### Problem to work on
Gather all lines with the word "that" in them.

(Saved data entries)
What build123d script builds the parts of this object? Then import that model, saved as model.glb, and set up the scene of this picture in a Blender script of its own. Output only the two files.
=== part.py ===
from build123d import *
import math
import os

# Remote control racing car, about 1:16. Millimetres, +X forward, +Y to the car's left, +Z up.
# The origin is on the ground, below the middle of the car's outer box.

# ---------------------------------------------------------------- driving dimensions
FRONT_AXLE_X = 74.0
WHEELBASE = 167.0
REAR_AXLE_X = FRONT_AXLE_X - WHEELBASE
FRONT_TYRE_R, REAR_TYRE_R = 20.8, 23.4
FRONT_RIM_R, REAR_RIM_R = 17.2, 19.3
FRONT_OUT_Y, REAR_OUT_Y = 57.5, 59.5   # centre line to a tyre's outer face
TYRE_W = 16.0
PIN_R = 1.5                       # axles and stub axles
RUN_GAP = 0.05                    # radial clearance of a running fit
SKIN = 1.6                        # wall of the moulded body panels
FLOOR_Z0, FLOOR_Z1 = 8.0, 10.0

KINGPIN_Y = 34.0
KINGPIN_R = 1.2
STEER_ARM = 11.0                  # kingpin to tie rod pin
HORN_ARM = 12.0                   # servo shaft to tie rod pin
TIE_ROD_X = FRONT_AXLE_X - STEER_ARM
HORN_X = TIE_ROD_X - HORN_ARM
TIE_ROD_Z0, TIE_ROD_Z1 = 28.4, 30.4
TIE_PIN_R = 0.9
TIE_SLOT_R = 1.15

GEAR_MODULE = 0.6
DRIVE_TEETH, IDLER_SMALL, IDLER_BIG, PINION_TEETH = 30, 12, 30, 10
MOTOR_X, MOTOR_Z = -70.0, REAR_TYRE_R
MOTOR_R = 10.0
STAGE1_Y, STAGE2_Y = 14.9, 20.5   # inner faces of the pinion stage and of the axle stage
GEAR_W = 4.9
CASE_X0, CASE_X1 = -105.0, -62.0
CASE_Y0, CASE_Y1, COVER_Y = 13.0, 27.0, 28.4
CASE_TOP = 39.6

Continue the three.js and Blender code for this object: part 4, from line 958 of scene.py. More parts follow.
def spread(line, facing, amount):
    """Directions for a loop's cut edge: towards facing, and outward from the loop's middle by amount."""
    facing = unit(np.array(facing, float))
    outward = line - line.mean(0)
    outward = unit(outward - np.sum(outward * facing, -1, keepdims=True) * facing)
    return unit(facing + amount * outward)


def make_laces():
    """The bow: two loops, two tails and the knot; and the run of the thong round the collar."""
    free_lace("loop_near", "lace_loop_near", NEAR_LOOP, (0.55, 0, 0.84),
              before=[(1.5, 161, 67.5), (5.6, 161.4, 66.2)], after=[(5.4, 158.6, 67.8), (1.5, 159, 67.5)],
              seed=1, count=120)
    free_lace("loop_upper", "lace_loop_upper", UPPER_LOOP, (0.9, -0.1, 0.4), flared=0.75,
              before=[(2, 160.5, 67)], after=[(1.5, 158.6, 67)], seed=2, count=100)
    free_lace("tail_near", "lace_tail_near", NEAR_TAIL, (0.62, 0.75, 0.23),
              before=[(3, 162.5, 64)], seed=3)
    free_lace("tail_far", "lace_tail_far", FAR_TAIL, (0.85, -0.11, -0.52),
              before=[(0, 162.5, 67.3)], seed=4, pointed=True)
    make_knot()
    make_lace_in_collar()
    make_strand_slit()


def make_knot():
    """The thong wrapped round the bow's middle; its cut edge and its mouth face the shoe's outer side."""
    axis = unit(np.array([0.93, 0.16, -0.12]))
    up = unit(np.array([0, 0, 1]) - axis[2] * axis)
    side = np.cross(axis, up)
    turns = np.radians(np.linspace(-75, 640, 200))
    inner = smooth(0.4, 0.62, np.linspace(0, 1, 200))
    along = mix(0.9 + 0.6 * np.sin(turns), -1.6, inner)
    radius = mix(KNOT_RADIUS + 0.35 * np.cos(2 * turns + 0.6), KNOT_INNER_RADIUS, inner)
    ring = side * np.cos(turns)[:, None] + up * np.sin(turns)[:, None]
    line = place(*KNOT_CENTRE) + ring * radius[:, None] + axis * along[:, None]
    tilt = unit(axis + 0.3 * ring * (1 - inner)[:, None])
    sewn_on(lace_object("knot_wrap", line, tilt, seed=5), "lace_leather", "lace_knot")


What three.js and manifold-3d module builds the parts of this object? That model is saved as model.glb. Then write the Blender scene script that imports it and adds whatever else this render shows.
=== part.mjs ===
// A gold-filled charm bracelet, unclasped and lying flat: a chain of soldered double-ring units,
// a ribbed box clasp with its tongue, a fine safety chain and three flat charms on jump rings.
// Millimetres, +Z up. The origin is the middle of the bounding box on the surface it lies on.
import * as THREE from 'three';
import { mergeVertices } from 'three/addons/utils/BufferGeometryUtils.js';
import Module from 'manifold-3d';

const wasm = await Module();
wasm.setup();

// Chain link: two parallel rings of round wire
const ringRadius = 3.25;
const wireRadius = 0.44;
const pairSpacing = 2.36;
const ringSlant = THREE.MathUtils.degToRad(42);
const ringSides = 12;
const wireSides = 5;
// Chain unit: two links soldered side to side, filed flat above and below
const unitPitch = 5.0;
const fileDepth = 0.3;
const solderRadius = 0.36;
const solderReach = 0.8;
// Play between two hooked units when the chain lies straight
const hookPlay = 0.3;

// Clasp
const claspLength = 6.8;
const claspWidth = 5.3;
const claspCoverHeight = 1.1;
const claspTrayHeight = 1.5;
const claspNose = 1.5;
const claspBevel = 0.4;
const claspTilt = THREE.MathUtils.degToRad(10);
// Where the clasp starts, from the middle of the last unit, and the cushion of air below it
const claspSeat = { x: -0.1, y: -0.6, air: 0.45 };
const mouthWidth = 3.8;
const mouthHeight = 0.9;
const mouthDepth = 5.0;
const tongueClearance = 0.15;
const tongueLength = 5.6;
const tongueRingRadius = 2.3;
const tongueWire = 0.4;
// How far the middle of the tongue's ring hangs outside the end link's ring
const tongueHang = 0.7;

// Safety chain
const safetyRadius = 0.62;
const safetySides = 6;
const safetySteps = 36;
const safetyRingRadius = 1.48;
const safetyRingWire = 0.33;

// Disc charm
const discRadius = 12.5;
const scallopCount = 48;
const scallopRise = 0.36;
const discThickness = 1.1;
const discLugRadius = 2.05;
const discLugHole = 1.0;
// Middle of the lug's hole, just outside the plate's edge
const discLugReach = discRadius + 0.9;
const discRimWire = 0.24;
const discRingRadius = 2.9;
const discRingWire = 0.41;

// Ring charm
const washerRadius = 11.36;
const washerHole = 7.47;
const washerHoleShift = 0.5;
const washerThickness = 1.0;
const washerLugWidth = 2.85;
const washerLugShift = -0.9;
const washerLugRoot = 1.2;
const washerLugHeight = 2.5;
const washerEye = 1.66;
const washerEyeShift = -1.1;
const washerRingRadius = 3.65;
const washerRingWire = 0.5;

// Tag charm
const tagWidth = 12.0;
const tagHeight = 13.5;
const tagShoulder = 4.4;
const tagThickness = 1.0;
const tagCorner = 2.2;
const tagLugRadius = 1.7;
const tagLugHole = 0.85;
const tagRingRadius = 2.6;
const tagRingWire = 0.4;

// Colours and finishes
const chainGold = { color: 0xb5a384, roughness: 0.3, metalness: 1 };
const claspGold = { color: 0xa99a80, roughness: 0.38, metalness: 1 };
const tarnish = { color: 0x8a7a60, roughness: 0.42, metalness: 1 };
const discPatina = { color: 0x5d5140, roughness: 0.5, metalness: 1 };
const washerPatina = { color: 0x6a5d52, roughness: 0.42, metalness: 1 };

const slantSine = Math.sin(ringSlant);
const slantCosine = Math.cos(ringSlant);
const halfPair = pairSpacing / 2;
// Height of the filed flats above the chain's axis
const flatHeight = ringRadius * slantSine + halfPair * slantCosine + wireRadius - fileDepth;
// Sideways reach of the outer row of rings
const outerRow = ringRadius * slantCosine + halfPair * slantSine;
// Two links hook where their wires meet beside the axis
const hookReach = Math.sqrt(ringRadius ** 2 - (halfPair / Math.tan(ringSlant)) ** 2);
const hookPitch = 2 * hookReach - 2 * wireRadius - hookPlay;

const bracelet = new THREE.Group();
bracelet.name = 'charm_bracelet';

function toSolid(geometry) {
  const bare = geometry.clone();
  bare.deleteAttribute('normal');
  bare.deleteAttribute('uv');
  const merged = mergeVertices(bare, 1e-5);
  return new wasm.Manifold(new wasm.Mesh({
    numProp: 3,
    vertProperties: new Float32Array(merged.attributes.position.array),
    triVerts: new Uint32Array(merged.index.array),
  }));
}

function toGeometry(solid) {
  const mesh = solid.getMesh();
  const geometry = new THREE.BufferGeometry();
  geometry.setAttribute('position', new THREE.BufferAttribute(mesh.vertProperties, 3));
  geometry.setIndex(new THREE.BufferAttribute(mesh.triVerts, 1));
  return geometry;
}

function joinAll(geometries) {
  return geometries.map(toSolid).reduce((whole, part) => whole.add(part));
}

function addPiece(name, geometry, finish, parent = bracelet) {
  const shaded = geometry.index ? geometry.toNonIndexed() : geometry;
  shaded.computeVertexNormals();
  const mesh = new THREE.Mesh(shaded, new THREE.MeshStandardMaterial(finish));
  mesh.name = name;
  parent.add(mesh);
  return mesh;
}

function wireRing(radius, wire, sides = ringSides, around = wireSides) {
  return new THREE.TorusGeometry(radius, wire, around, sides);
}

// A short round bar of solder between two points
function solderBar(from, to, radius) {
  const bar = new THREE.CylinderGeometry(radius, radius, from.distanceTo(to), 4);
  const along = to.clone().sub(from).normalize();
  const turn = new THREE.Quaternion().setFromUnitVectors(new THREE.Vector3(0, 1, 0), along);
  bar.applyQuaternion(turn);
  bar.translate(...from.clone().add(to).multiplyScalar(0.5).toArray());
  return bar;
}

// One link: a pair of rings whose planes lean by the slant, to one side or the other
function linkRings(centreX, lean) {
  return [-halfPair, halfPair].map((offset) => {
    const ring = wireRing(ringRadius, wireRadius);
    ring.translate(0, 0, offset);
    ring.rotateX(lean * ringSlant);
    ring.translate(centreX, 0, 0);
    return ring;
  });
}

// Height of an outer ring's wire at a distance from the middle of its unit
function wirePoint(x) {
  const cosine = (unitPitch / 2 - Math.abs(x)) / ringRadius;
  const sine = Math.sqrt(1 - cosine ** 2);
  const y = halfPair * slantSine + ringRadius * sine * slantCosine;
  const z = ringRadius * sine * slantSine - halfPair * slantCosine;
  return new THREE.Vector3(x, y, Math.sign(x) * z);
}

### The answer
What build123d script builds the parts of this object? Then import that model, saved as model.glb, and set up the scene of this picture in a Blender script of its own. Output only the two files.
What three.js and manifold-3d module builds the parts of this object? That model is saved as model.glb. Then write the Blender scene script that imports it and adds whatever else this render shows.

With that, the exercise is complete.